Will you quote only the lines starting at the one that contains "The Blender code" and ending with the last line of the listing below, inclusive?

START

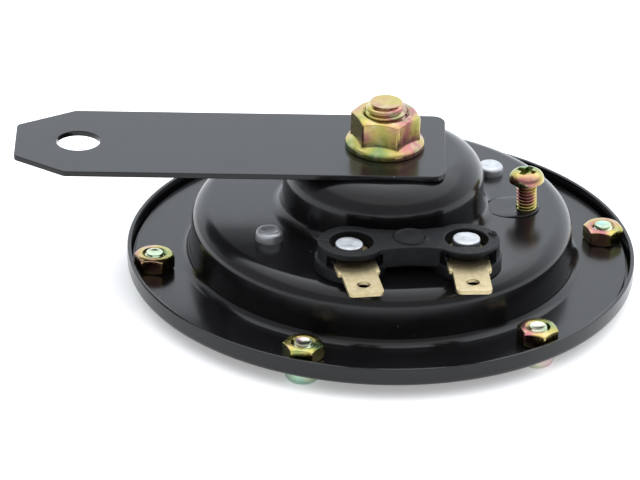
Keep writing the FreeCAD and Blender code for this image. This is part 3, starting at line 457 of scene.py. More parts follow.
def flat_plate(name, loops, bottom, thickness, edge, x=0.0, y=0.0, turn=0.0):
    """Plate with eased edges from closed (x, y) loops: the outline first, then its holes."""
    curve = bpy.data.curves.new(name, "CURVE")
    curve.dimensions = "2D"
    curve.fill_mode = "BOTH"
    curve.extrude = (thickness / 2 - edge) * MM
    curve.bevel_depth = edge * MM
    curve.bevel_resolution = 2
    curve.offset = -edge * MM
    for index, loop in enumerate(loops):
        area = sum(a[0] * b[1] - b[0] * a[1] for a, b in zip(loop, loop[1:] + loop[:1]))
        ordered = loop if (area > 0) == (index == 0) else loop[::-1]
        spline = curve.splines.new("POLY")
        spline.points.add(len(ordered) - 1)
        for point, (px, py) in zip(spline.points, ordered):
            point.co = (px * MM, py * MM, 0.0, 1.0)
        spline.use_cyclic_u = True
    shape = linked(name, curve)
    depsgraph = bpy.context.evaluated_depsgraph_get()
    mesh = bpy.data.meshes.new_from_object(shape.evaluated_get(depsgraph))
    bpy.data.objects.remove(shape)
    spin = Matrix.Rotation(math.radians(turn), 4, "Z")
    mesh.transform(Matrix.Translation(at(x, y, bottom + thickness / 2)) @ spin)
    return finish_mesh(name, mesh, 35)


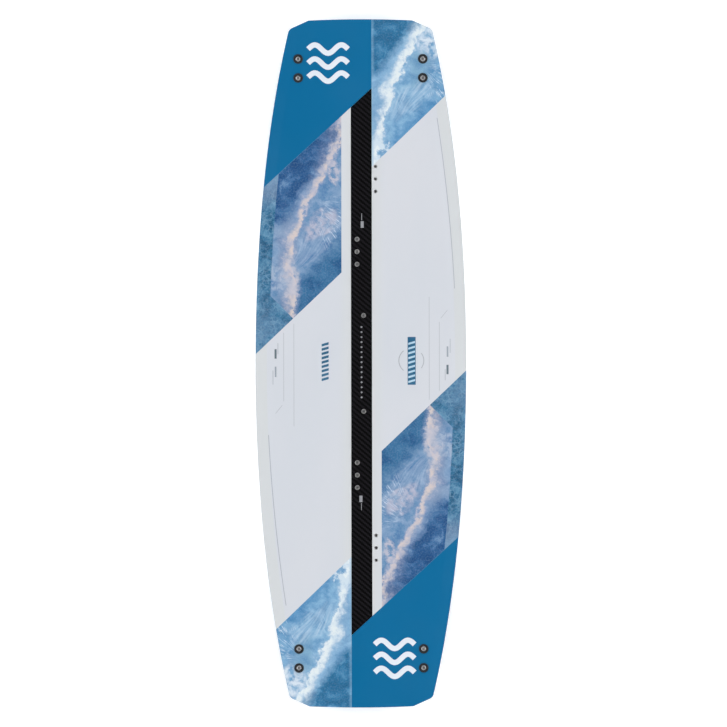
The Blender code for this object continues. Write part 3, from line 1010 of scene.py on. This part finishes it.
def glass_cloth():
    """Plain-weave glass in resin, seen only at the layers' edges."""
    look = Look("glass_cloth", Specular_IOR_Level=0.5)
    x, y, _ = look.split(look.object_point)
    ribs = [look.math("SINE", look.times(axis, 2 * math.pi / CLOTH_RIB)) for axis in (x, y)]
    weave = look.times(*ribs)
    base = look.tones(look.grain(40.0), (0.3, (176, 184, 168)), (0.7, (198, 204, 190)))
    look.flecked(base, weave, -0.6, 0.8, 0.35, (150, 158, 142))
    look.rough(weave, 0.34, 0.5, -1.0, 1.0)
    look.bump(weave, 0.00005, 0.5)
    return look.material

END

→ **The reply**
The Blender code for this object continues. Write part 3, from line 1010 of scene.py on. This part finishes it.
def glass_cloth():
    """Plain-weave glass in resin, seen only at the layers' edges."""
    look = Look("glass_cloth", Specular_IOR_Level=0.5)
    x, y, _ = look.split(look.object_point)
    ribs = [look.math("SINE", look.times(axis, 2 * math.pi / CLOTH_RIB)) for axis in (x, y)]
    weave = look.times(*ribs)
    base = look.tones(look.grain(40.0), (0.3, (176, 184, 168)), (0.7, (198, 204, 190)))
    look.flecked(base, weave, -0.6, 0.8, 0.35, (150, 158, 142))
    look.rough(weave, 0.34, 0.5, -1.0, 1.0)
    look.bump(weave, 0.00005, 0.5)
    return look.material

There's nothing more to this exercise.